- To do
Reproduce exactly the lines below, from the first through the one containing "jointed, in metres.", and nothing more.

- Stored data
◆ ◆ ◆ ◆
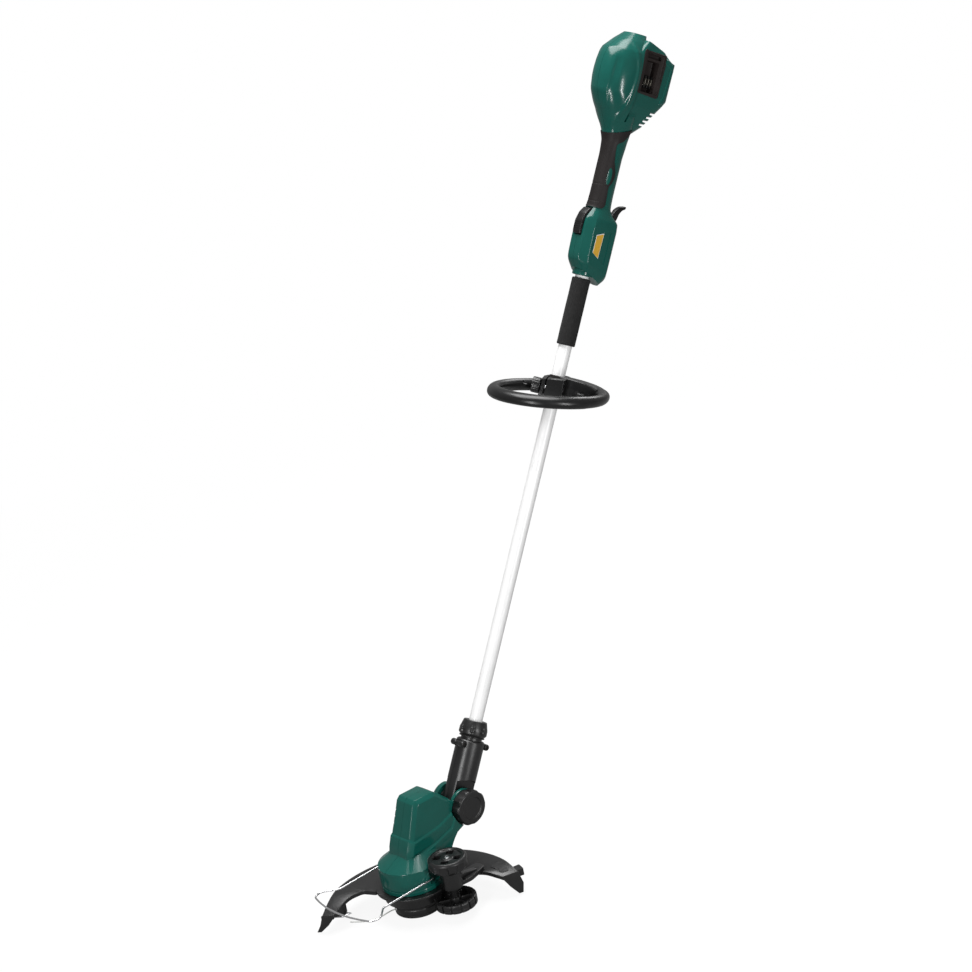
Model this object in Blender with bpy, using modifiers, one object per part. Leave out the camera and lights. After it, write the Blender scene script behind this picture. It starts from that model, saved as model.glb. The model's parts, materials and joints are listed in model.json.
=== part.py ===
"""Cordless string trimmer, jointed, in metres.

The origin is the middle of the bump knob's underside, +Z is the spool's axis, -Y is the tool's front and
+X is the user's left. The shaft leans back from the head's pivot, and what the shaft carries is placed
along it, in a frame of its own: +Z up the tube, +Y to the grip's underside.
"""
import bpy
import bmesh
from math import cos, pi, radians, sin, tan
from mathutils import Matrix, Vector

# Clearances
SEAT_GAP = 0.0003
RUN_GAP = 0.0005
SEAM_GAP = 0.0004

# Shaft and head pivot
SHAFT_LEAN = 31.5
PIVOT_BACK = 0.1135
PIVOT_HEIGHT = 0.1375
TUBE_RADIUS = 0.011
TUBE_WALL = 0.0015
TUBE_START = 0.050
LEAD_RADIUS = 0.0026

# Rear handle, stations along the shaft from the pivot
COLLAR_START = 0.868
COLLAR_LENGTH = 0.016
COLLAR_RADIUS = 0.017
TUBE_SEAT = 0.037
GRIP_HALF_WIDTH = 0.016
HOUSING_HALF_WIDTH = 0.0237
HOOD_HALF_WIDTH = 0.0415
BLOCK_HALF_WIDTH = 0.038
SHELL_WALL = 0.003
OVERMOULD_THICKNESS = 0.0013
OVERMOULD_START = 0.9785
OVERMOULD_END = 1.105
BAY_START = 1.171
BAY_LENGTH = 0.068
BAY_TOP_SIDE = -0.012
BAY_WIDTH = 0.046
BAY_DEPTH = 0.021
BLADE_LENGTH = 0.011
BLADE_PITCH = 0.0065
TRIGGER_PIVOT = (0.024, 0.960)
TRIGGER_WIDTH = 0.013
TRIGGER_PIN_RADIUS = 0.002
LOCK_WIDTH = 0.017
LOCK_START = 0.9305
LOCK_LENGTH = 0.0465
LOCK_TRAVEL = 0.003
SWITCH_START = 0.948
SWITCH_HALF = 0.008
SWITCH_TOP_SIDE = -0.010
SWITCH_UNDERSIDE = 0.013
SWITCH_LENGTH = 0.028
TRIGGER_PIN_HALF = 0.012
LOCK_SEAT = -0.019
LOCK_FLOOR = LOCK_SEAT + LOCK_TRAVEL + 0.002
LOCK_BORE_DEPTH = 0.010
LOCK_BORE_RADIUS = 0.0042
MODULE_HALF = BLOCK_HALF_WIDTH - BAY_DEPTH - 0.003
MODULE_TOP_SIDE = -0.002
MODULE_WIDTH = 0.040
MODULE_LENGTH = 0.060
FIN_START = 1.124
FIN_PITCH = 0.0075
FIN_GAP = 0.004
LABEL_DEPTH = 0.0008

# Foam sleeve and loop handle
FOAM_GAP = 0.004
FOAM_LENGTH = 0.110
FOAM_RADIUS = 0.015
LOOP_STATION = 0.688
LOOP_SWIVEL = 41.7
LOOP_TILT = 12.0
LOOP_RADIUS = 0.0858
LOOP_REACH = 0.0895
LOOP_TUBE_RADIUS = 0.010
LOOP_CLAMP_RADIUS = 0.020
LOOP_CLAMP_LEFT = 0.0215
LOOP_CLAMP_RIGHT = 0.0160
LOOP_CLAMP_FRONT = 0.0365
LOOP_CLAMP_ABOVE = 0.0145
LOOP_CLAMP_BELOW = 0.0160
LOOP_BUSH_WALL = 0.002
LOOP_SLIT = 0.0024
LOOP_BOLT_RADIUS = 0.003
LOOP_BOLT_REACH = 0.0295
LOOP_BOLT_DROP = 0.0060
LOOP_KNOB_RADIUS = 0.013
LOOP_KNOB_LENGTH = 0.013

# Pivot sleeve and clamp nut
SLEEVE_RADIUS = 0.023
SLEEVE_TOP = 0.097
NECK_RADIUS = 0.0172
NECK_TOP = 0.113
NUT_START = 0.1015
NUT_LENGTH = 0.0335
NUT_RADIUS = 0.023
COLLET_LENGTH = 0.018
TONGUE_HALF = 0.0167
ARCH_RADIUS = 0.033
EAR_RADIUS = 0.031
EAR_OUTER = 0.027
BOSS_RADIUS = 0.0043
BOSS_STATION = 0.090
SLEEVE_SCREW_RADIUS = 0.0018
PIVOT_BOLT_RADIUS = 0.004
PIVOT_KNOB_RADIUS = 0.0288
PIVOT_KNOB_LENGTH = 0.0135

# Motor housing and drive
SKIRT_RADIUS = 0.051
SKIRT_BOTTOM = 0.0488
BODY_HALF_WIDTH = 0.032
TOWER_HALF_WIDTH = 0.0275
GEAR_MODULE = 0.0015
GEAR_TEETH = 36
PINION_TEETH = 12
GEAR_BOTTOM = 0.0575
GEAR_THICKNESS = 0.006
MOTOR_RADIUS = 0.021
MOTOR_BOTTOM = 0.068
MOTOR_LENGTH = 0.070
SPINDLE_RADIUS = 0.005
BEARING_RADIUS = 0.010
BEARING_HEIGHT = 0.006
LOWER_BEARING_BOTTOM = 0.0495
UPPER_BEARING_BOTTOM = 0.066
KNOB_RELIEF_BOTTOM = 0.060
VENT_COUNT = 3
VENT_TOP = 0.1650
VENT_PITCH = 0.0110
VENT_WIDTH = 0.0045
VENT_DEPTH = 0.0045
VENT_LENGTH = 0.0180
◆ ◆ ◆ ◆
- Correct output
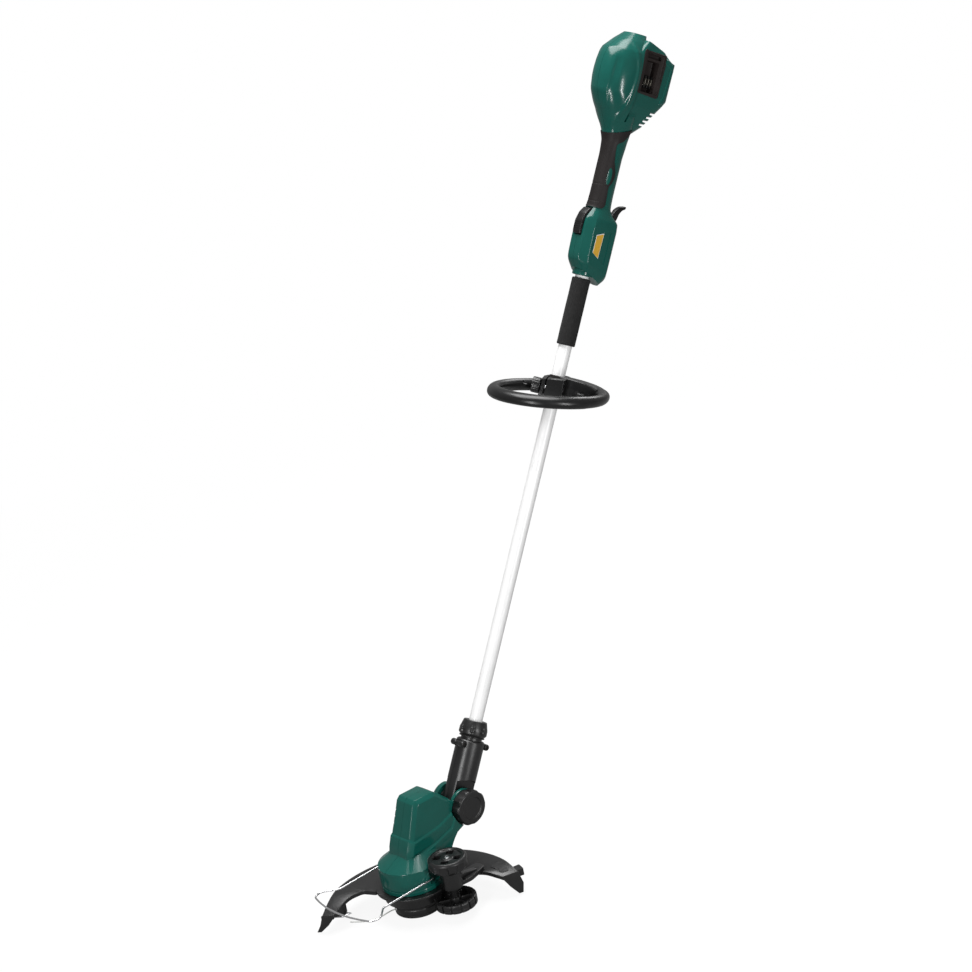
Model this object in Blender with bpy, using modifiers, one object per part. Leave out the camera and lights. After it, write the Blender scene script behind this picture. It starts from that model, saved as model.glb. The model's parts, materials and joints are listed in model.json.
=== part.py ===
"""Cordless string trimmer, jointed, in metres.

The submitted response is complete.